On “Everything Is Love” the two flex their muscles like it’s an Olympic sport, with Jay-Z boasting that he turned down the Super Bowl halftime show (“You need me, I don’t need you,” he tells the NFL) and Beyoncé insisting that she doesn’t care about streaming numbers (which strains credibility until she points out that “Lemonade” still isn’t on Spotify).
Expensive brand names pepper the songs’ lyrics; Jay-Z acknowledges that celebrity has made him a legal target but then brags that he’s “show-up-to-court-without-a-suit famous.”
Yet for all they’re doing to burnish their legends, Beyoncé and Jay-Z want to be seen as unchanged by the game. In “Boss,” Beyoncé describes “dropping my daughter off at school every morning,” while “713” takes its title from an area code in the singer’s hometown of Houston.
“I put it down for the 713,” she proclaims, tweaking a line from “Still D.R.E.” by Dr. Dre and Snoop Dogg, “And we still got love for the streets.”
That’s not the only instance of recycling on “Everything Is Love.” In “Heard About Us,” Jay-Z and Beyoncé borrow the late Notorious B.I.G.’s “If you don’t know, now you know” chant from his song “Juicy”; “Friends,” about the value of one’s closest confidants, evokes Whodini’s classic by the same name (even as it takes an apparent shot at Kanye West, who previously nodded to the Whodini track in his “Real Friends”).
As these cozy interpolations make clear, the Carters are in a less adventurous mode here than they were on the kaleidoscopic “Lemonade” or the radically intimate “4:44.” Compared to those efforts — or to Beyoncé’s mind-blower of a performance at April’s Coachella festival — this album doesn’t seek to present either musician in a startling new light.
And some of the trap-inspired production, as in the unprintably titled song (which features input from Migos), can feel surprisingly ordinary, at least for a Beyoncé project.
But the inside references and the happy proximity to current rap also work in service of a larger point, which is thinking about black achievement in the context of a cultural and political system designed to hinder it.
The Carters do that thinking vividly and explicitly in their new music video; it places the couple and a group of dancers amid some of the recognized masterworks of European art. (The album’s cover carries through that idea, with a black woman lovingly tending to a black man’s hair in front of the Mona Lisa.)

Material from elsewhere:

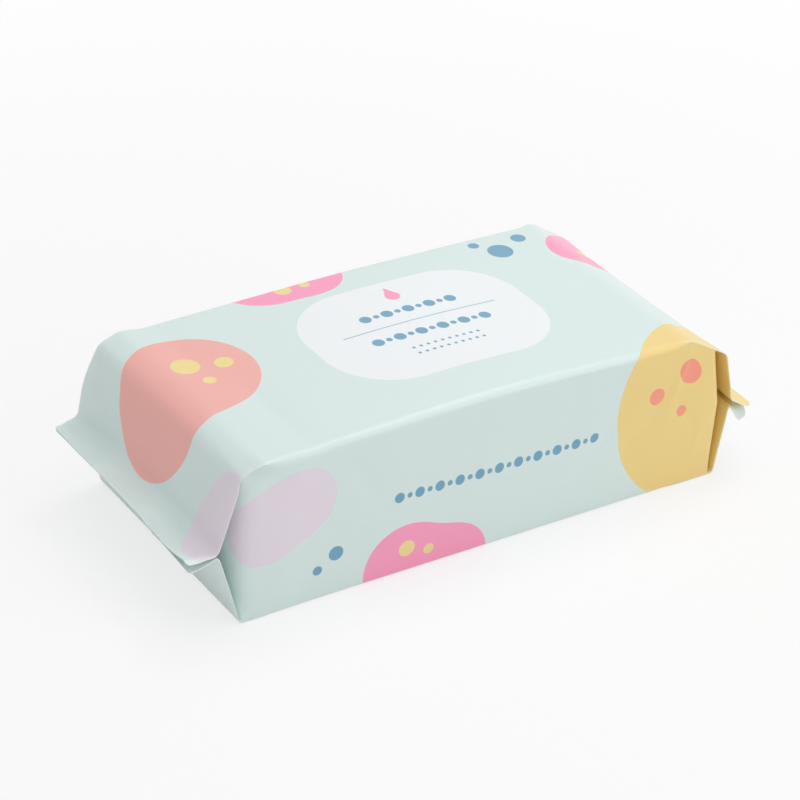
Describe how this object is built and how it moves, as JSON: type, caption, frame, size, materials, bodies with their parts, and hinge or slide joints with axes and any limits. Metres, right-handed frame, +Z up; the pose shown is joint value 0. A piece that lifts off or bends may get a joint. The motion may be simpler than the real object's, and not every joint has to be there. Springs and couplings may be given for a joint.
{
  "type": "pack of disposable face towels",
  "caption": "Sealed soft pack of folded disposable face towels: gusseted printed film round a block, with a crimped fin at each end.",
  "frame": {"origin": "middle of the flat underside, at the height of the surface that the pack lies on", "axes": "+X along the pack towards its right fin, -Y the front long side, +Z up"},
  "size_m": [0.235, 0.1032, 0.0631],
  "materials": {
    "printed_film": "satin printed film"
  },
  "bodies": {
    "root": {"towel_pack": "printed_film"}
  },
  "joints": []
}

Yet “Everything Is Love” is full of subtler juxtaposition, as in “Boss,” where Beyoncé’s description of the wealth she and Jay-Z will pass down leads her to envision “a lot of brown children on your Forbes list.” In “Nice,” with a jaunty beat co-produced by Pharrell Williams, Jay-Z’s account of his jet-setting lifestyle — “My passport is tatted, it look like it’s active” — is interrupted by the arrival of a subpoena.
“Time to remind me I’m black again, huh?” he asks.
There’s an activist thrust to the love songs as well — to the welcome representation in a tune like “LoveHappy,” which closes the album, of a complicated but solid relationship between two adults who’ve endured “some things,” as Beyoncé refers to Jay-Z’s alleged infidelity.
“Baby, the ups and downs are worth it,” she sings over lush backing vocals and a crisp throwback beat, “Long way to go, but we’ll work it.”
Mainstream art makes too little room for stories like that, especially when the grown-ups in question are people of color.